My experience has been completely different— teaching methods used to be more “kill & drill” when we were young. Most schools have moved toward project-based assignments, collaboration, and application of knowledge instead of memorization/drills. Teachers are also more accommodating now! Many allow kids to talk quietly, listen to music on headphones, and have a higher tolerance for noise & movement.

So, again, something else is going on. I’m not sure why boys are faltering, but I think it can be fixed.



+1 Schools are bending over backwards to accommodate boys.


How exactly is that happening? I'm not seeing it. Schools are bending over backwards to make learning and especially reading hateful to boys.


How is reading hateful to boys? Didn't they used to teach boys to read but not girls? Aren't most classical authors men? There is no reason boys can't read at the same level as girls. You have to be able to sit and concentrate in order to read. Boys need to learn how to do that.
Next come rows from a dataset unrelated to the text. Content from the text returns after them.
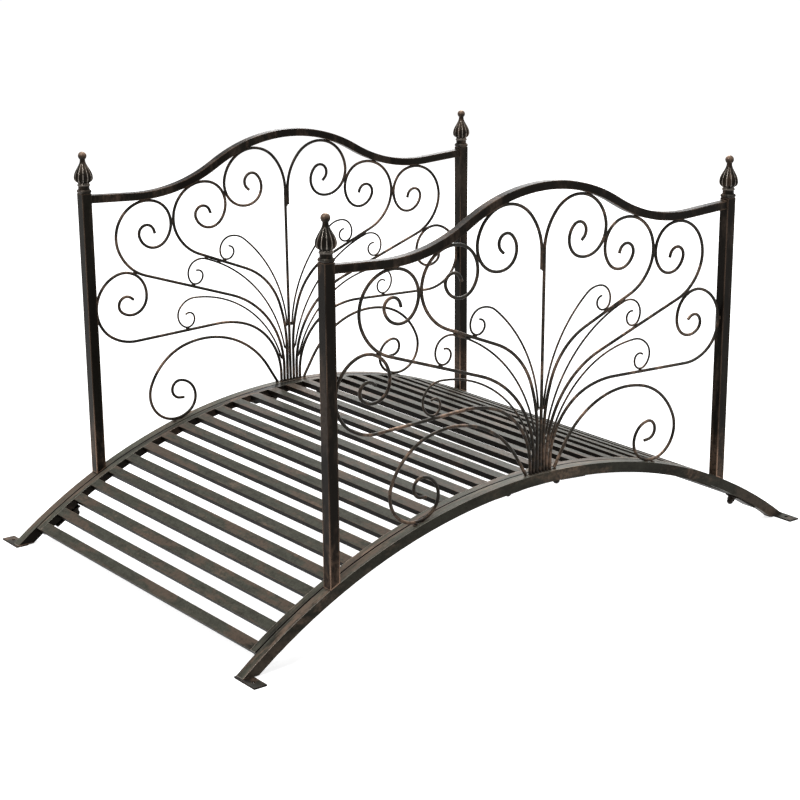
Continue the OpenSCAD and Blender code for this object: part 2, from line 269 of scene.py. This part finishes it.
def bronzePaint(name, look):
    f = Finish(bpy.data.materials.new(name))
    where = f.add("TexCoord", out="Object")
    brushed = f.add("Mapping", inputs={"Vector": where, "Scale": look["run"]})
    across = abs(f.along(where, 1))
    height = f.along(where, 2)
    flat = f.add("NewGeometry", out="Normal")
    toplitFacing = f.along(flat, 2).between(*bands["toplitFacing"])
    # painted light from above: bloom, brown and rubbing are stronger on faces turned up
    settledAndToplit = toplitFacing * look["settledAndToplitShare"] + (1 - look["settledAndToplitShare"])
    mottle = f.noise(where, "mottle")
    speckle = f.noise(where, "speckle")
    grain = f.noise(where, "grain")
    strokes = f.noise(brushed, "strokes")

    # Olive bloom and brown patches over the black ground, lighter on faces turned up: partly bloom
    # settled on the tops, partly painted light from above
    uneven = mottle.between(0.30, 0.65) * 0.2 + speckle.between(0.30, 0.65) * 0.2
    uneven = uneven + strokes.between(0.25, 0.70) * 0.3 + 0.3
    bloom = f.noise(brushed, "bloom").between(look["cover"] - 0.08, look["cover"] + 0.16)
    bloom = bloom * uneven * settledAndToplit * look["olive"]
    browner = across.between(*bands["ends"]) * look["ends"]
    browner = browner + (1 - height.between(*bands["feet"])) * look["feet"]
    patches = (f.noise(brushed, "patches") + browner * 0.10).between(*bands["patches"])
    patches = patches * (mottle.between(0.25, 0.60) * 0.6 + 0.4) * settledAndToplit * look["brown"]
    colour = f.mix(bloom, bronze["black"], tinted("olive", look["pale"]))
    colour = f.mix(patches, colour, tinted("brown", look["warm"]))

    # Copper where hands and feet rub, in patches and along corners, more on faces turned up as
    # painted light from above. Corners also carry a painted highlight. A corner is where a wide
    # bevel turns the normal away from the face.
    low = (1 - height.between(*bands["low"])) * look["low"]
    near = low * 0.12 + look["spread"]
    rubbed = (f.noise(brushed, "rubbing") + near).between(*bands["rubbing"])
    rubbed = rubbed * (f.noise(brushed, "areas") + near * 2).between(*bands["areas"])
    # rubbing is stronger on faces turned up, partly as a painted highlight from above
    rubbed = rubbed * (mottle.between(0.34, 0.58) * 0.7 + 0.3) * (settledAndToplit * 0.6 + 0.4) * look["rub"]
    metal = rubbed
    rounded = f.bevel(bronze["corner"])
    if look["edge"]:
        wide = f.bevel(look["reach"]) if look["reach"] > bronze["corner"] else rounded
        facing = f.add("VectorMath", {"operation": "DOT_PRODUCT"}, {0: flat, 1: wide}, out="Value")
        unbroken = f.noise(brushed, "breaks") + low * 0.04 + look["even"]
        # wear and painted highlight along the corners; on pieces without low rubbing they are kept
        # to faces turned up, as painted light from above
        cornerWearAndHighlight = ((1 - facing) * (low * 3 + 1)).between(*bands["corner"])
        cornerWearAndHighlight = cornerWearAndHighlight * unbroken.between(*bands["breaks"])
        cornerWearAndHighlight = cornerWearAndHighlight * (low * 0.65 + 0.35 if look["low"] else toplitFacing) * look["edge"]
        colour = f.mix(cornerWearAndHighlight, colour, bronze[look["rim"]])
        rubbed = rubbed * (1 - cornerWearAndHighlight)
        metal = rubbed.orMore(cornerWearAndHighlight)
    colour = f.mix(rubbed, colour, bronze["copper"])

    if look["gap"]:
        # painted shade: black strips beside the gap between arch tube and deck bar
        gapShade = 1 - abs(across - gapMiddle).between(*bands["gap"])
        colour = f.mix(gapShade, colour, bronze["black"])
        metal = metal * (1 - gapShade)

    # Flutes have black hollows of painted shade and pale ridges of wear and painted highlight. The
    # ball has a painted copper highlight on top.
    if look["ridgeWearAndHighlight"]:
        sharp = f.add("NewGeometry", out="Pointiness")
        above = height - postTop
        # wear and painted highlight on the flute ridges, brighter on faces turned up as painted
        # light from above
        crestWearAndHighlight = sharp.between(*bands["crestWearAndHighlight"]) * mottle.between(0.25, 0.50) * look["ridgeWearAndHighlight"]
        crestWearAndHighlight = crestWearAndHighlight * (above.between(*bands["flutes"]) * 0.85 + 0.15)
        # painted highlight: copper on the upper half of the ball
        ball = above.between(*bands["ball"]) * f.along(flat, 2).between(*bands["top"]) * 0.35
        # painted shade: black in the flute hollows
        colour = f.mix(sharp.between(*bands["hollow"]), bronze["black"], colour)
        colour = f.mix(crestWearAndHighlight * (toplitFacing * 0.5 + 0.5), colour, bronze["bare"])
        colour = f.mix(ball, colour, bronze["copper"])
        metal = metal.orMore(crestWearAndHighlight).orMore(ball)

    marks = mottle * 0.5 + grain * 0.3 + strokes * 0.2
    bump = f.add("Bump", inputs={
        "Strength": 1.0, "Distance": bronze["bump"], "Height": marks, "Normal": rounded,
    })
    return f.surface(f.add("BsdfPrincipled", inputs={
        "Base Color": colour,
        "Metallic": metal * bronze["metal"],
        "Roughness": look["rough"] + (mottle - 0.5) * 0.22 + (grain - 0.5) * 0.12,
        "Normal": bump,
        "Specular IOR Level": look["gloss"],
        "Specular Tint": bronze["shine"],
    }))


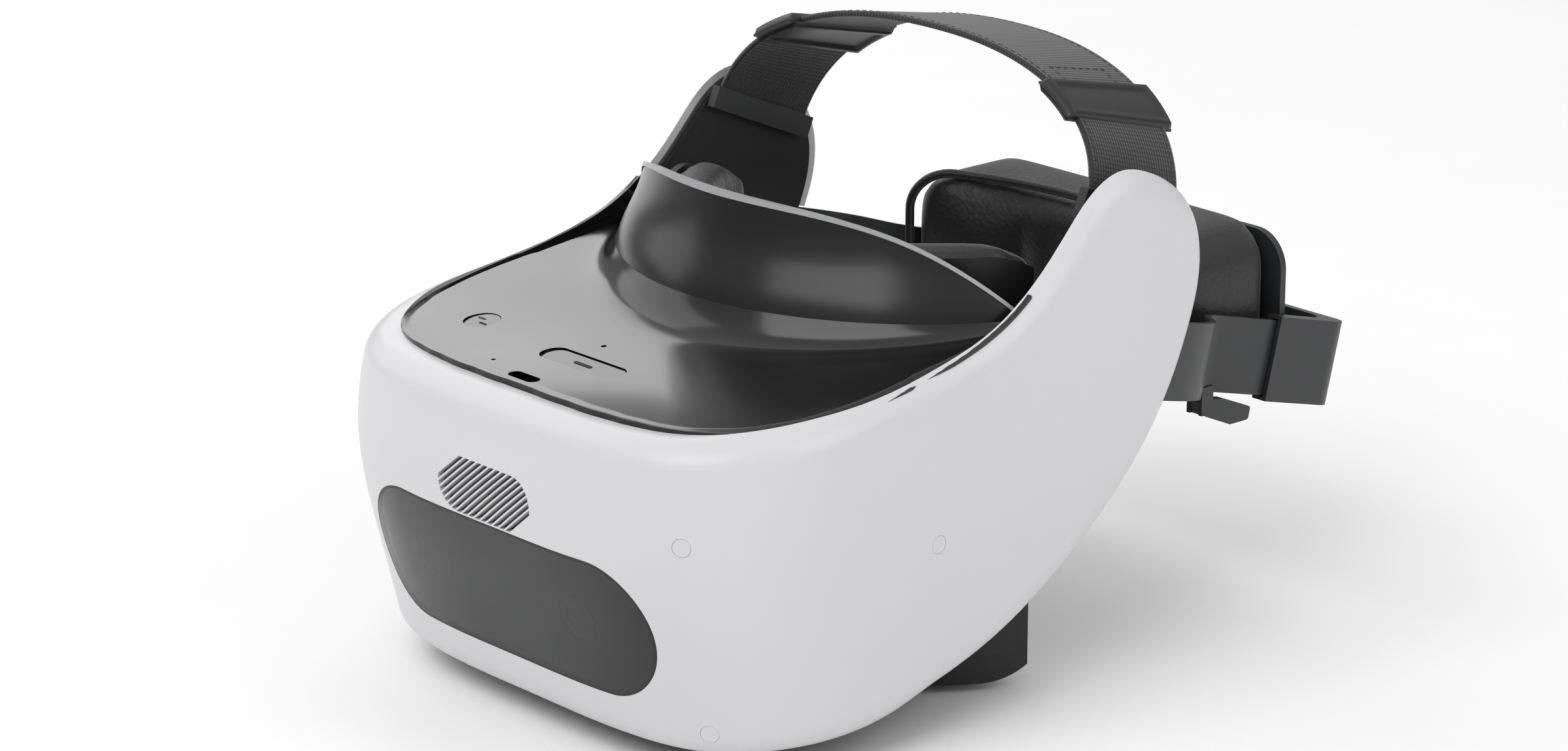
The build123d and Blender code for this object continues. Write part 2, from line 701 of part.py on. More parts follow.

You obviously don't have a son. If you did, you would know there are books that boys actively like to read - they will do so voluntarily - and books that boys actively hate to read. Women English teachers (a redundant formulation, I know) are seemingly only capable of assigning the latter as class reading. I suspect it's because they are only assigning books they like without any thought for what boys like. Last year DS said his teacher told the class they could choose from among five books to write a report on - she said "you will really like these books!" - and every single one of them was a book designed to appeal only to girls. Talk about completely oblivious.


PP. I don't have a son your age. From my experiences 20 years ago it was the complete opposite. All of the books were about nature, seafaring, war and other masculine stuff. Most assigned reading bored me to tears but I still had good grades. It was great to read anything a bit modern like 1984, which was still male oriented but at least had psychological themes. I can hardly remember a time that we read anything that would tend to appeal to girls other than some scenes Romeo & Juliet. And it was for precisely the reason you stated: boys will only voluntarily read boy stuff but girls will tolerate boy stuff, so we, girls, had to read stuff like Call of the Wild. However, we survived and did our assignments.


That was back when boys were doing roughly as well as girls in school. Sure that's making the point you think it is? Sounds like we need to go back to that era to me.


If the boys can't adjust to even reading something that's not their favorite type of book, why should they be doing as well in school? What if they decide history, science, and math are boring too? Do they just get to play action figures then?


I’m sorry but parsing the emotions of some woman of color after she was allegedly raped just isn’t that interesting


Weren't you going to share your son's reading list?


I forgot the names and he is out with his bros but one had to do with some indigenous girl on a reservation. 3/6 books revolves around a rape. They were almost all written by female POCs. The one interesting book was Gatsby and teacher apologized for including it at open school night but said it was “actually a good book.”


With all of the stuff going on with school libraries and sex, I'm awfully surprised that parents haven't complained about all these rape books...


My daughter was also subjected to a lot of books that included rape scenes. These were authored by male POC. Some BIPOC parents asked the school for more upbeat books since they thought it was depressing. The kids prefers Gatsby.


Any of these books on the list?

https://jocolibrary.bibliocommons.com/list/share/186066773/1069795477

I have a son in a MD public school and he has never read any books on rape, sexual/ gender identity, etc.